::: Information supplied

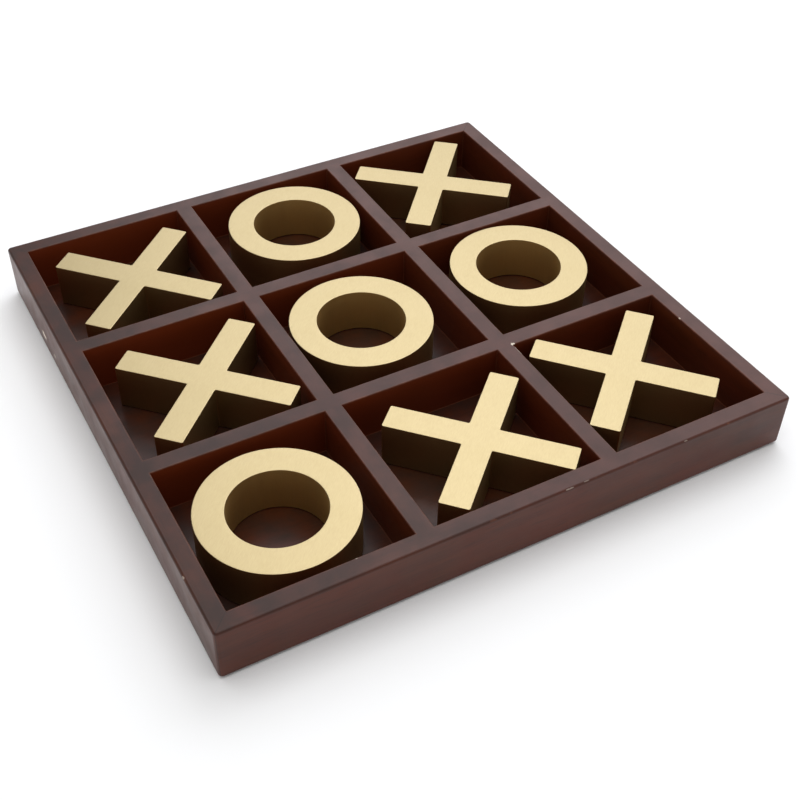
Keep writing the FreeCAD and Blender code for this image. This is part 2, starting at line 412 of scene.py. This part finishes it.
def wood_places(tree, place):
    """Shares that say where on the tray a point of the wood lies, by name."""
    # How far the point is past the walls of its nearest cell, along X and along Y
    half_pitch = (CELL_PITCH / 2, CELL_PITCH / 2, 0)
    last_cell = (CELL_PITCH, CELL_PITCH, 0)
    first_cell = (-CELL_PITCH, -CELL_PITCH, 0)
    centre = add_node(tree, VECTOR, {0: place, 1: half_pitch}, operation="ADD")
    centre = add_node(
        tree, VECTOR, {0: centre, 1: (CELL_PITCH, CELL_PITCH, 1)}, operation="SNAP"
    )
    centre = add_node(tree, VECTOR, {0: centre, 1: last_cell}, operation="MINIMUM")
    centre = add_node(tree, VECTOR, {0: centre, 1: first_cell}, operation="MAXIMUM")
    past = add_node(tree, VECTOR, {0: place, 1: centre}, operation="SUBTRACT")
    past = add_node(tree, VECTOR, {0: past}, operation="ABSOLUTE")
    past = add_node(tree, VECTOR, {0: past, 1: (CELL_HALF, CELL_HALF, 0)}, operation="SUBTRACT")
    past_x, past_y, _ = add_node(tree, SPLIT, {0: past}).node.outputs
    past_wall = add_node(tree, MATH, {0: past_x, 1: past_y}, operation="MAXIMUM")
    past_corner = add_node(tree, MATH, {0: past_x, 1: past_y}, operation="MINIMUM")

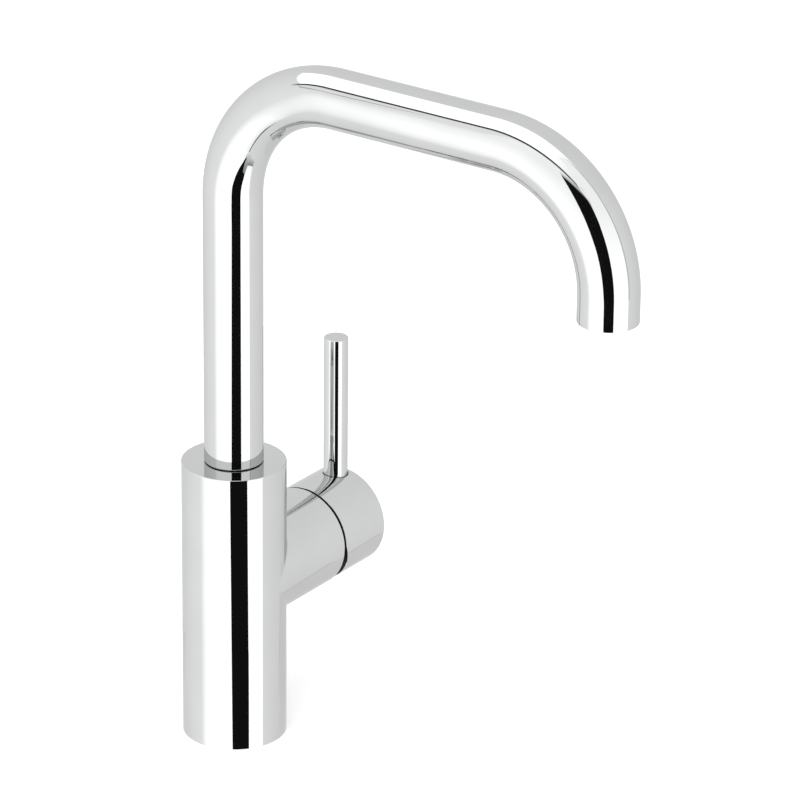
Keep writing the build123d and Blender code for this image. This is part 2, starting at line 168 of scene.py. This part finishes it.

::::::

Directions: Output all of the material, please, exactly as it stands.

Solution for this problem:
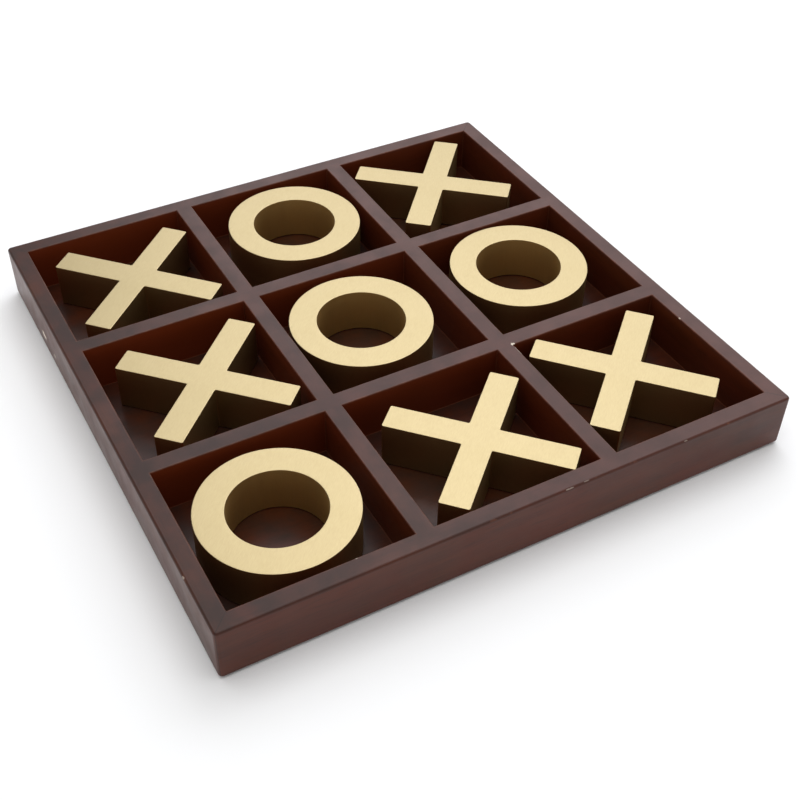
Keep writing the FreeCAD and Blender code for this image. This is part 2, starting at line 412 of scene.py. This part finishes it.
def wood_places(tree, place):
    """Shares that say where on the tray a point of the wood lies, by name."""
    # How far the point is past the walls of its nearest cell, along X and along Y
    half_pitch = (CELL_PITCH / 2, CELL_PITCH / 2, 0)
    last_cell = (CELL_PITCH, CELL_PITCH, 0)
    first_cell = (-CELL_PITCH, -CELL_PITCH, 0)
    centre = add_node(tree, VECTOR, {0: place, 1: half_pitch}, operation="ADD")
    centre = add_node(
        tree, VECTOR, {0: centre, 1: (CELL_PITCH, CELL_PITCH, 1)}, operation="SNAP"
    )
    centre = add_node(tree, VECTOR, {0: centre, 1: last_cell}, operation="MINIMUM")
    centre = add_node(tree, VECTOR, {0: centre, 1: first_cell}, operation="MAXIMUM")
    past = add_node(tree, VECTOR, {0: place, 1: centre}, operation="SUBTRACT")
    past = add_node(tree, VECTOR, {0: past}, operation="ABSOLUTE")
    past = add_node(tree, VECTOR, {0: past, 1: (CELL_HALF, CELL_HALF, 0)}, operation="SUBTRACT")
    past_x, past_y, _ = add_node(tree, SPLIT, {0: past}).node.outputs
    past_wall = add_node(tree, MATH, {0: past_x, 1: past_y}, operation="MAXIMUM")
    past_corner = add_node(tree, MATH, {0: past_x, 1: past_y}, operation="MINIMUM")

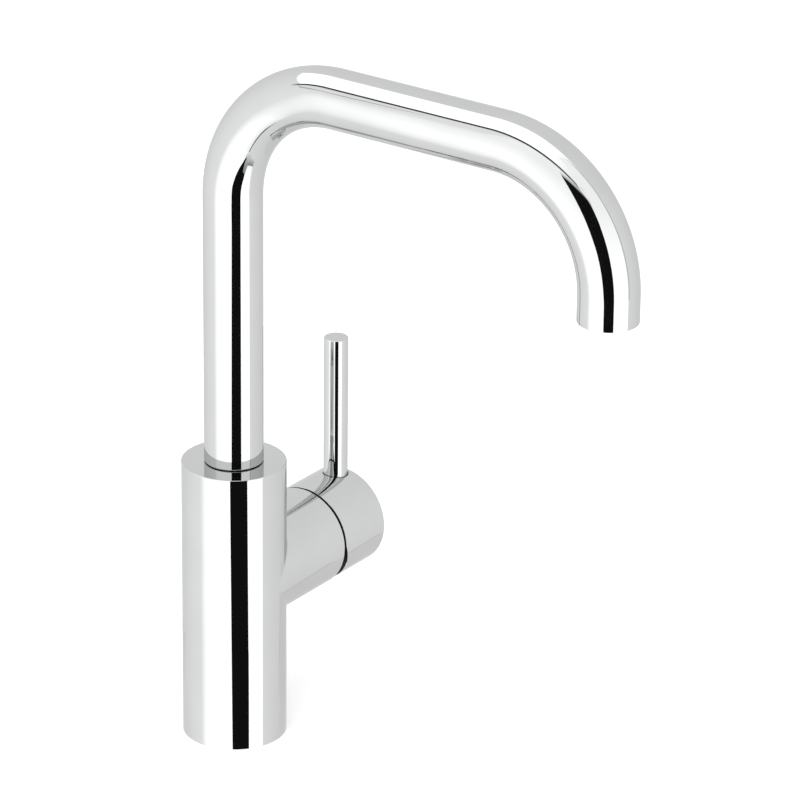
Keep writing the build123d and Blender code for this image. This is part 2, starting at line 168 of scene.py. This part finishes it.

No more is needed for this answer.